Cultural Impact Assessments (CIAs) are often undertaken by the Iwi’s environmental team leader, Sarah Mako, sometimes involving an archaeologist report for Heritage NZ when earthworks may have revealed wāhi tapu (sacred places), in which case a written “Accidental Discovery” protocol is initiated.

Once appraised, the hapū and the iwi’s environmental team will write the kaupapa and tailor a plan addressing the needs of the development, the natural habitat surrounding it and the sustainability of both.

The complexity of these activities has been simplified by engendering strong relationships with local and central government agencies, farmers, community leaders, and property developers Taranaki-wide; the strong belief of tino rangatiratanga (self-determination/self-government), the rights bestowed by the Treaty of Waitangi; and the responsibility that Otaraua Hapū takes seriously as kaitiaki (guardians) of the whenua (land).

 

The mahi just keeps on happening – and not just locally. Auckland-based charitable trust Trees for Survival (TFS) teaches school students about conservation, revegetation, wetland and habitat restoration, stream quality protection, and natural biodiversity, and is in the process of establishing a presence in Taranaki with the support of Todd Energy. Donna welcomes TFS’s presence in the region with open arms and is happy to help.

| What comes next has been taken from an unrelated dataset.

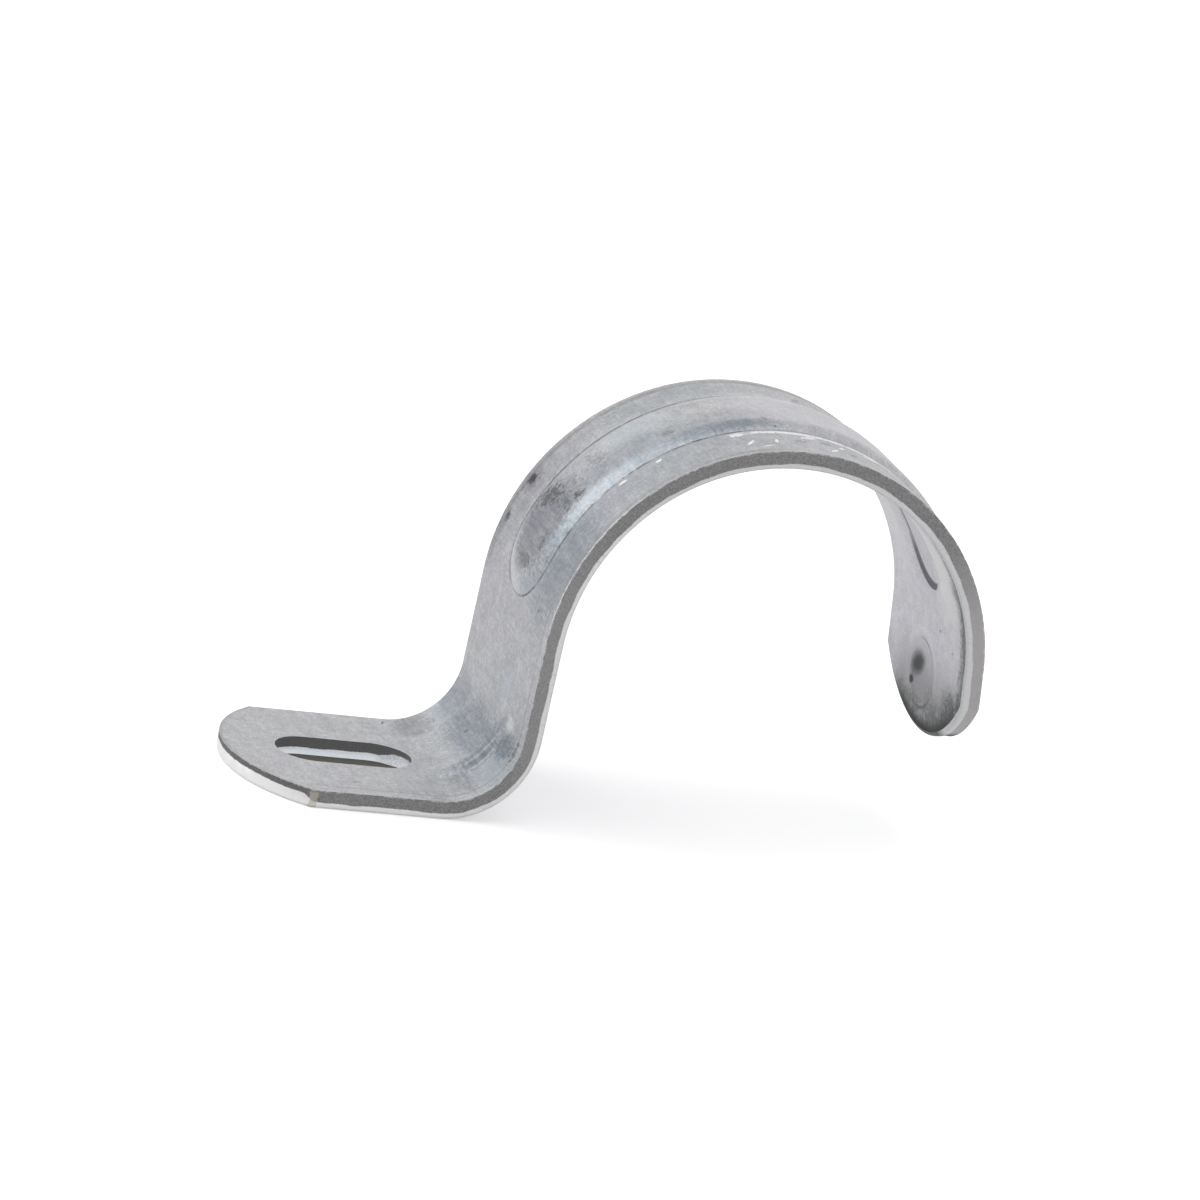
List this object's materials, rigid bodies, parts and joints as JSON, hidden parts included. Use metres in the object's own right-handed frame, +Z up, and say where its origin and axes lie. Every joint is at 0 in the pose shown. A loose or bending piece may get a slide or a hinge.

The Natives by Natives’ narrative is akin to the Māori proverb: Kia whakatōmuri te haere whakamua (I walk backwards into the future with my eyes fixed on my past). It looks back at a time when nature flourished and pushes to preserve and regenerate that moment. It fosters the habitat necessary to support flora, fauna, and people, and allows nature to work out its ecological lifecycle unhindered. “All these things – our company infrastructure, employees – management and teams – and investments in our environment have been made possible because of our business, Nga Ringawera Otaraua,” Donna says. “It’s enabled us to do our kaitiakitanga. We’re so grateful.”